Intereses domésticos
Atenas y Madrid deben abandonar la escalada retórica en torno al rescate europeo de Grecia
El Gobierno español estuvo entre los más exigentes del Eurogrupo en la negociación con el nuevo Ejecutivo griego sobre las condiciones de la prolongación del segundo rescate. Obró así en buena medida para contrarrestar el contagio político doméstico proveniente de Syriza, y de paso, para situar el debate en un concurso de rigor que pusiese distancia con la visita de Mariano Rajoy a Atenas durante la campaña electoral en apoyo del Gobierno saliente.
Eran motivos poco óptimos para sustentar una defensa ponderada de los intereses españoles en liza. Tampoco fue muy elegante enarbolar el apoyo financiero de este país a Grecia —en recursos directos, poco más de 6.000 millones, que solo contando las garantías contabilizan casi 26.000— cuando España fue objeto de una solidaridad mucho mayor de la eurozona: el techo de 100.000 millones de préstamo para financiar el rescate bancario.
Tan escasa altura fue multiplicada por la inaceptable acusación de Atenas según la cual Madrid habría conspirado, junto con Lisboa, para intentar derrocar al Gobierno de Alexis Tsipras.
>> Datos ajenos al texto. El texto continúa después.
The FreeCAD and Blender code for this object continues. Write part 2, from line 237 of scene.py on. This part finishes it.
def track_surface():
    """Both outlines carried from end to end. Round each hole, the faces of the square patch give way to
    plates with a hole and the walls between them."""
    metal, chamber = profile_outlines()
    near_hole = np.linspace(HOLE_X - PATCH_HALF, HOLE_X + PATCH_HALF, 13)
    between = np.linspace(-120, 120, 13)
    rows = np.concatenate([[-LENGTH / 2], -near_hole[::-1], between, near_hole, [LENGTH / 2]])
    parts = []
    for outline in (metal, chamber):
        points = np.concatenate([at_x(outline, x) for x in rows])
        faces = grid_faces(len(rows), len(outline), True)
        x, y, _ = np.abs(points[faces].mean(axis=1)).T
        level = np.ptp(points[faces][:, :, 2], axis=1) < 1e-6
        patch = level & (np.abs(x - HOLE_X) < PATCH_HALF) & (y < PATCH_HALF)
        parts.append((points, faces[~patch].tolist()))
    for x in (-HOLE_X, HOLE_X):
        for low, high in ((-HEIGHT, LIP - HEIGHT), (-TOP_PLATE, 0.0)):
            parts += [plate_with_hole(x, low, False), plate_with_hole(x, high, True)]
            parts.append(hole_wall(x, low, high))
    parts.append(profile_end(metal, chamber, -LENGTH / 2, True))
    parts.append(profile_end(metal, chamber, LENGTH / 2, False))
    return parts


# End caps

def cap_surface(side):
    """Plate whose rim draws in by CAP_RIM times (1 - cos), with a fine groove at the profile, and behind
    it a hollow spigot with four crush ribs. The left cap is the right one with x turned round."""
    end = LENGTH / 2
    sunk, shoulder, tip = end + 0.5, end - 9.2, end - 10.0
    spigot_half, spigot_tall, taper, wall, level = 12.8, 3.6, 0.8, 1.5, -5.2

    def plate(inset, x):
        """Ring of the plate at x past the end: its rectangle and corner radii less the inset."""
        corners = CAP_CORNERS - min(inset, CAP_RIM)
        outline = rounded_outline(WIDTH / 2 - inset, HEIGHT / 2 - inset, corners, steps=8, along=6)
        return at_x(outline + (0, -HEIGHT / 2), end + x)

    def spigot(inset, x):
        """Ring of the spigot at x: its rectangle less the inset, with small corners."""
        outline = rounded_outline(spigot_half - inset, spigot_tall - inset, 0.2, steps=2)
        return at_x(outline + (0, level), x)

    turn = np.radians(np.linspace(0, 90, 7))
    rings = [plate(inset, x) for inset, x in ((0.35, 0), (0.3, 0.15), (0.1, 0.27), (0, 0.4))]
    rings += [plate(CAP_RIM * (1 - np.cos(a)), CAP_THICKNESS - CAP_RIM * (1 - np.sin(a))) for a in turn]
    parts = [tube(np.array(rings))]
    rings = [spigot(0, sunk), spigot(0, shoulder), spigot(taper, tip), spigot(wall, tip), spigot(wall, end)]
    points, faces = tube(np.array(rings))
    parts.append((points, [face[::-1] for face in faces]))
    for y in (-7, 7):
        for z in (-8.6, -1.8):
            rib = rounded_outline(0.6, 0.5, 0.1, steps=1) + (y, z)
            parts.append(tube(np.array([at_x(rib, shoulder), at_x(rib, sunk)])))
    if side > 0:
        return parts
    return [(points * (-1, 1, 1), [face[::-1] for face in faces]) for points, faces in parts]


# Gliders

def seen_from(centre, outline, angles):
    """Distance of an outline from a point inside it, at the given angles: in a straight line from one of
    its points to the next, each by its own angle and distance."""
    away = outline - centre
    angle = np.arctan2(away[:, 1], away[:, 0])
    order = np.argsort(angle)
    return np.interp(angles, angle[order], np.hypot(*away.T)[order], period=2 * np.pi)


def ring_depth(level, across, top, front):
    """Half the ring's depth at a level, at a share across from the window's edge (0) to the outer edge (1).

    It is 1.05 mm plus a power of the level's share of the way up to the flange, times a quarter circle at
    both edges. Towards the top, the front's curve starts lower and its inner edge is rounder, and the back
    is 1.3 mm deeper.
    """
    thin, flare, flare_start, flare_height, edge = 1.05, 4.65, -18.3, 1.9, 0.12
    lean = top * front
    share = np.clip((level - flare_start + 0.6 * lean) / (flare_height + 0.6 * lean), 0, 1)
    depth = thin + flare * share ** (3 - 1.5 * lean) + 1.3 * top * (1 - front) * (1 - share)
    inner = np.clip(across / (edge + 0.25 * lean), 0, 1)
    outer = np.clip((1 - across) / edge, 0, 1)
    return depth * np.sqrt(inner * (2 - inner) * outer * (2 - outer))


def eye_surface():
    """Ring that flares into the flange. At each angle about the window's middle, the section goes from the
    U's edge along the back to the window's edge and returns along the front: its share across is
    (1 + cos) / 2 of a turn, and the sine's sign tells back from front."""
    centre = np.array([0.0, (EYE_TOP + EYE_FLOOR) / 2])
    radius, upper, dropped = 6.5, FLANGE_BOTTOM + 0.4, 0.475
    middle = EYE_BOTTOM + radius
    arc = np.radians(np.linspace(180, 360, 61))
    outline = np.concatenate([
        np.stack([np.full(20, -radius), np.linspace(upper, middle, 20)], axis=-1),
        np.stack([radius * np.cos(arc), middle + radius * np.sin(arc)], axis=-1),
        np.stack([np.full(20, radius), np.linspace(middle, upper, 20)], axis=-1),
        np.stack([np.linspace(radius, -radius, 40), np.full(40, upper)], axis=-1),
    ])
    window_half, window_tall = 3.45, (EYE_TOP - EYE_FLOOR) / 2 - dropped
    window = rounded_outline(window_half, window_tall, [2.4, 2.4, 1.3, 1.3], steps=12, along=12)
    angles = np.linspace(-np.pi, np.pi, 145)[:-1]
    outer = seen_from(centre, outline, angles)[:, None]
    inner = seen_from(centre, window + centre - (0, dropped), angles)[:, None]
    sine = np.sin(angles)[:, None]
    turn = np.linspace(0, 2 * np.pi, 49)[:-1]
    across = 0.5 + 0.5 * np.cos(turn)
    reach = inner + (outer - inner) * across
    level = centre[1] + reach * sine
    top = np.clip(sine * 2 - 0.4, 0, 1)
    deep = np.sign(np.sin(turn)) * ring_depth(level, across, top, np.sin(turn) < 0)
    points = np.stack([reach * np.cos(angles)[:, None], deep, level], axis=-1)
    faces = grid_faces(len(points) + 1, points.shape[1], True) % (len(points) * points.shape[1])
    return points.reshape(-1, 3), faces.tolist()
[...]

Este tipo de alegatos puede servir como excusa en el mercado político doméstico cuando se alcanzan resultados exiguos en una negociación, como la mencionada entre Atenas y la UE, que se planteaba como brillante, y lo fue mucho menos. Pero en ningún caso son justificables. Los Gobiernos europeos plantean sus posturas, se enfrentan y alían entre sí, llegan finalmente a acuerdos... pero no se dedican a derrocarse unos a otros. La bisoñez del recién llegado no es excusa suficiente para que aún no haya aprendido esta regla básica de urbanidad de la UE.
Ello no obsta para que la dúplica de la réplica haya sido desafortunada, por parte de un país como el nuestro, con más profunda cultura comunitaria actual. Ni el ministro de Economía debería haberse precipitado al adelantar cifras sobre un tercer plan de rescate (cuando el país afectado atraviesa dificultades de liquidez), ni el presidente del Gobierno debiera haber vehiculado una protesta formal ante Bruselas. Habría bastado con emplear un poco de ironía, incluso de generosidad dialéctica: son los mejores antídotos contra las torpezas ajenas que buscan un enfrentamiento inútil e innecesario.
A no ser que se quiera alimentar ese pulso por intereses estrictamente domésticos, de carácter preelectoral: dimensionar a la izquierda radical emparentada con Atenas frente a la socialdemocracia. Pero esos usos de la política europea en beneficio del tacticismo interno acabarían perjudicando los intereses nacionales representados por el Gobierno que los prodiga. No es, pues, sorprendente que la mejora en la trayectoria económica no logre traducirse en una mayor influencia de España en la UE, superada por países más novatos en el club, como Polonia.
Aunque discrepen, incluso fuertemente, ni Atenas ni Madrid deben proseguir esa escalada infantil.